先日、三田誠広さんの「源頼朝」を読んだので、今回は「清盛」を読みました。
「源頼朝」の感想はこちら▼。
頼朝のほうはかなりドラマ仕立てになっていましたが、清盛のほうは三田さんが「あとがき」で書いているように、これは史実に基づいた「評伝」という感じでした。
ということで、お話し好きな私にとってはちょっと物足りない小説でした。
清盛の生まれる前から死までの生涯を描いているのですが、清盛の息遣いや感情といったものはあまり伝わってきませんでした。
一番印象に残ったのは、この時代の社会の仕組み。
教科書では「貴族から武士の台頭」というように習いますが、実際はそんなにシンプルなものではなかったということでしょうか。
その中で清盛は時代の流れを読んで、誰と親戚関係を結べばよいのか、誰を切ればよいのか、をしっかりと考えていたのでしょう。

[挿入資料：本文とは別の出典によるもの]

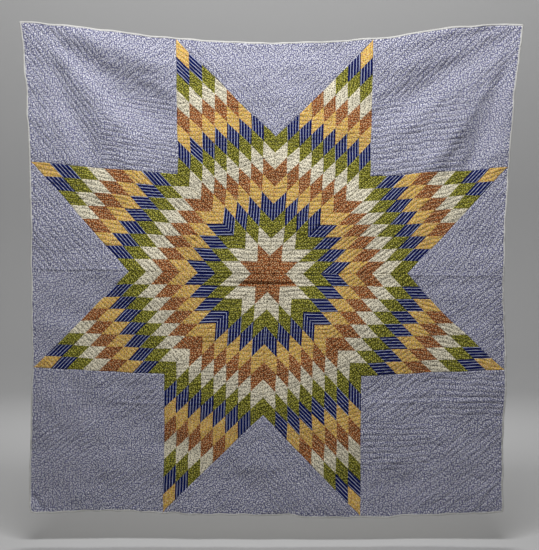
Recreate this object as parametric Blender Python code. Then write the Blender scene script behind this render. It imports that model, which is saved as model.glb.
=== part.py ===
"""Star quilt blanket, hanging by its top edge.

Metres, +Z up, +X to the viewer's right. The pieced front faces -Y and the origin is the middle of
the top edge. A place in the flat cloth is given as (across, up) from the star's centre, and hang()
says where in space that place hangs. The quilt is cut and sewn from eight star points, four corner
squares, four side triangles and four binding strips, and each of them is one closed body.
"""
import math
from collections import namedtuple

import bmesh
import bpy
from mathutils import Vector

# Sizes of the sewn quilt
DIAMOND_SIDE = 0.0735
DIAMONDS_PER_SIDE = 8
POINT_SIDE = DIAMOND_SIDE * DIAMONDS_PER_SIDE
TIP_REACH = POINT_SIDE * math.sqrt(0.5)
HALF_TOP = POINT_SIDE + TIP_REACH
BINDING_WIDTH = 0.010
CLOTH_THICKNESS = 0.004
BINDING_THICKNESS = 0.006
SEAM_GAP = 0.0003

# Quilting: ridges across one small diamond, and how far they stand over the stitched lines
RIDGES_PER_DIAMOND = 3
ROWS_PER_DIAMOND = 2 * RIDGES_PER_DIAMOND
RIDGE_HEIGHT = 0.0015

# The hanging tables have a column and a row at each of these distances from the star's centre:
# edge, middle of a corner square, star tips, centre, star tips, middle of a corner square, edge
SQUARE_MIDDLE = (TIP_REACH + HALF_TOP) / 2
TABLE_PLACES = (-HALF_TOP, -SQUARE_MIDDLE, -TIP_REACH, 0.0, TIP_REACH, SQUARE_MIDDLE, HALF_TOP)
MILLIMETRE = 0.001

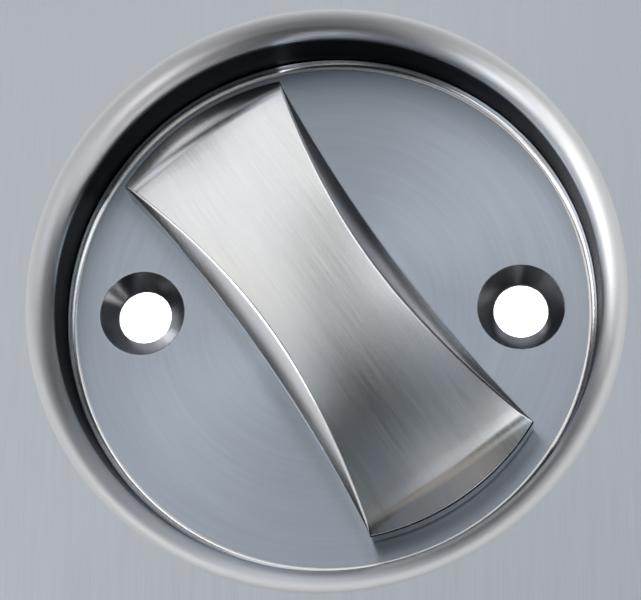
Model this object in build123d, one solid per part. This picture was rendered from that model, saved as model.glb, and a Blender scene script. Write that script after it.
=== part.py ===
from build123d import *
import math
import os

# Sliding door lock: a square stainless face plate with a round recessed cup, a
# waisted thumb turn in the cup, and behind it a mortise case whose hooked bolt
# is swung out through the forend by the turn.
# Millimetres. +X towards the door's closing edge, +Y into the door, +Z up.
# The origin is on the turn's axis, at the rear face of the cup floor, midway
# between the two fixing screw holes.

os.makedirs("parts", exist_ok=True)

# ---------------------------------------------------------------- dimensions
# face plate and cup
PLATE_SIDE = 76.0        # square plate, side length
PLATE_T = 2.0            # plate thickness
PLATE_CORNER_R = 3.0     # corner radius of the outline
CUP_DEPTH = 8.0          # plate front face to cup floor
FLOOR_T = 2.0            # cup floor thickness
CUP_WALL_R = 26.62       # inner wall radius just under the lip
CUP_FOOT_R = 26.42       # inner wall radius at the floor (slight draft)
LIP_R = 2.3              # rounded lip between plate and wall
FOOT_FILLET = 0.8        # small hollow between wall and floor
CUP_OUT_R = 28.5         # outside of the cup
FIX_PITCH = 38.0         # fixing screw hole centres
FIX_HOLE_R = 2.7         # fixing screw hole
FIX_SINK_R = 4.3         # countersink at the floor
FLOOR_HOLE_R = 6.6       # central hole for the bush

# thumb turn
TURN_ANGLE = 35.0        # lean of the turn from vertical, towards -X
TURN_END_R = 23.7        # end arcs, about the turn's middle
TURN_WAIST = 8.0         # half width at the waist, outline
TURN_FLARE = 9.56        # half width near the ends, outline
TURN_FLARE_U = 22.0      # where TURN_FLARE is measured
TURN_BASE = 0.35         # underside above the cup floor
TURN_WALL = 3.6          # top of the upright side walls above the floor
TURN_TOP = 5.6           # crest above the floor
TURN_ARCH_R = 170.0      # top curve along the length
TURN_CROWN_R = 90.0      # top curve across the width
SIDE_SLOPE = 41.0        # flank angle above the upright walls, from the floor
END_SLOPE = 15.0         # end bevel angle, from the floor
TURN_SHIFT = -0.3        # the grip stands this far to the left of the axis at rest
HUB_R = 5.0              # hub of the turn
HUB_END = 4.0            # rear end of the hub
GROOVE_R = 4.5           # retaining ring groove
GROOVE_Y = (2.35, 3.45)

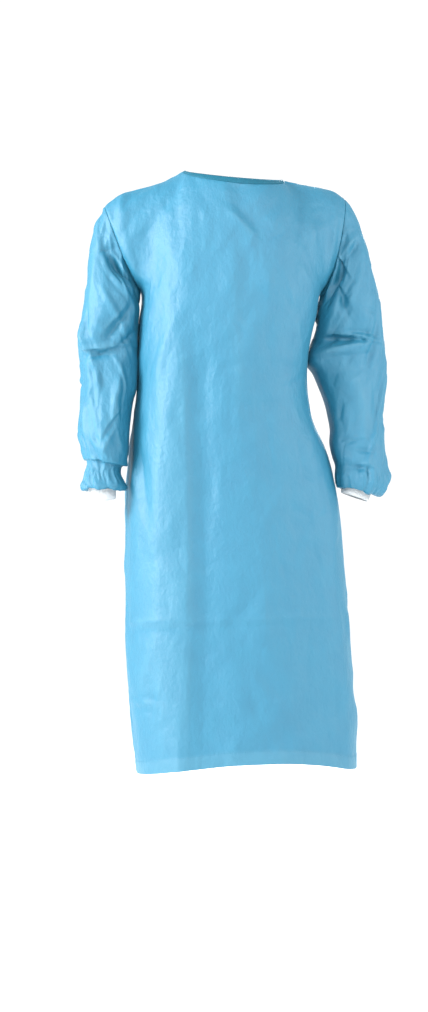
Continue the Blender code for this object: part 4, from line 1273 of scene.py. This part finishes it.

当時の一番の存在は天皇、法皇、上皇という皇室関係者。もちろんそこには中宮や多くの女官もいて、その存在を見逃すわけにはいきません。
また摂政・関白を務めた藤原一族。
そして彼らの番犬であった平家や源氏の武士たち。
その人たちがくんずほぐれつ、入り乱れて敵味方になるのですから、頭が混乱してたまりません。
おまけに似たような名前の人がうじゃうじゃいるし、出家すればまた名前も変わるし・・・。
激動の時代だったのでしょう。
そんな中で生きてきた清盛ですが、この小説の中で清盛より目立ったのは後白河法皇でした。
女も大好き、美少年も大好き、歌舞音曲が大好き、権力大好き、というどうしようもないほど俗にまみれた天皇で、周りの人はみんな彼に振り回されていたように思えました。
私はNHKの大河ドラマ「平清盛」は見ていなかったので、比較できないのですが、テレビの中では後白河法皇は誰が演じていたのかしら。
私は三田さんのファンではあるけれど、清盛に関しては、やはり永井路子さんが描いた時子には負けましたね。
「清盛」が終わって、お次はやはり三田さんの「西行」を読みだしました。